Whether the directors face sanction or not is a decision for the CEA once the liquidator’s final report is furnished, he said in the update on Thursday. However, he said the High Court is entitled to direct a liquidator to “refer matters to the DPP and the CEA if it appears to the court” that a director “has been guilty of an offence in relation to the company”.

In his report, Mr Healy, who declined to comment on the report to The Irish Times, said: “I am considering whether in due course it may be appropriate for me to seek such a direction from the High Court in this liquidation”.

Mr Healy said he had received no substantive communication from the directors, including co-founders and former co-chief executives Allan Beechinor and his wife Niamh Parker, until December 2023, 12 months after his appointment. He then wrote to the directors late last month, giving them “further opportunity to respond to the findings” before he submits his final report to the CEA.

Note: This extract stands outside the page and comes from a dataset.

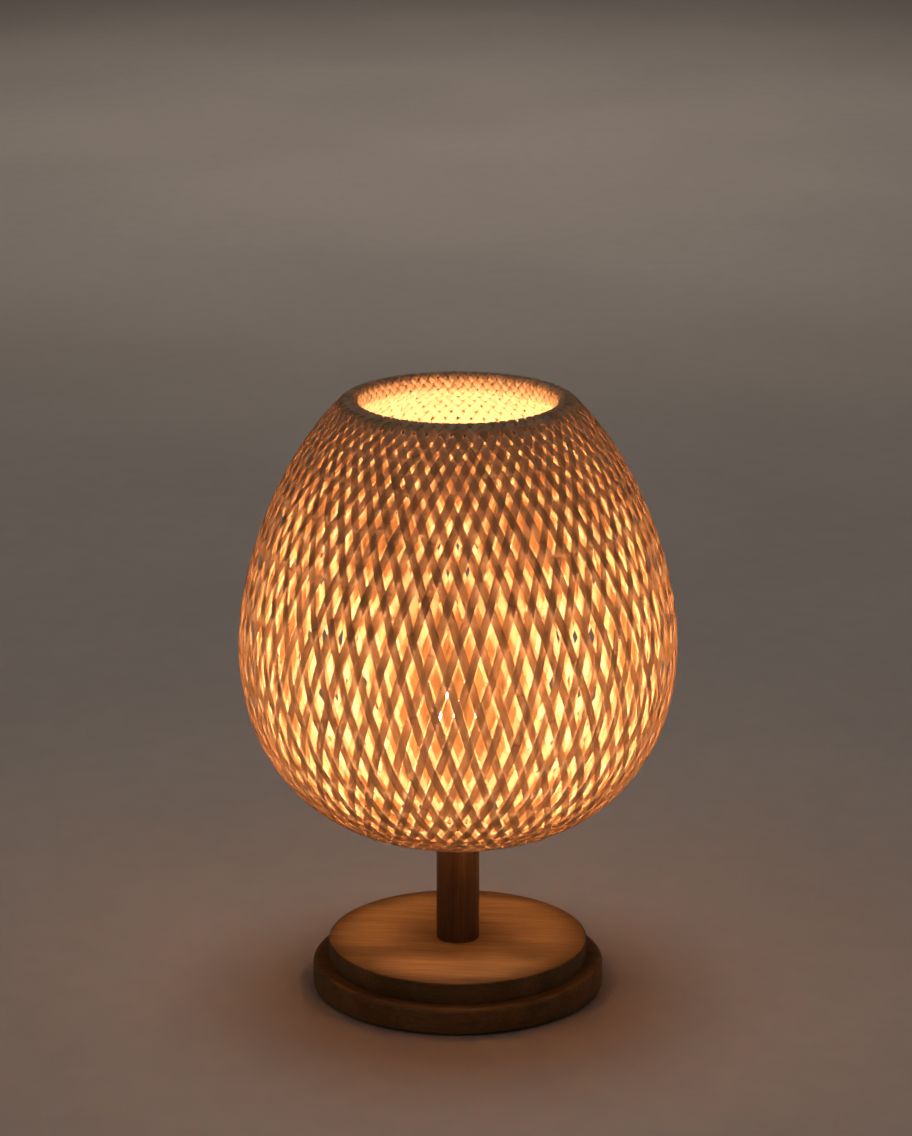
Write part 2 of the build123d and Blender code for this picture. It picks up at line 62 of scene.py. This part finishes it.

In what he described in his update to creditors as “a welcome development”, Mr Healy received a letter on Wednesday evening, indicating that the directors “contest the correctness of the concerns” outlined in his report.

However, the liquidator said the response “does not alleviate” those concerns.

Mr Beechinor has been approached for comment.

Mr Healy was appointed as liquidator to the company in late 2022 on foot of an application to the High Court by US investor Jeffrey Leo, a creditor and early investor in the company.

Creditors were told on Thursday that Altada had racked up losses totalling more than €10 million at the time the winding-up petition was issued in court. When that figure is added to the €11.5 million the company raised in a funding round in September 2021, putting it on track to achieve a $1 billion valuation, the total deficit to shareholders and creditors is €21 million.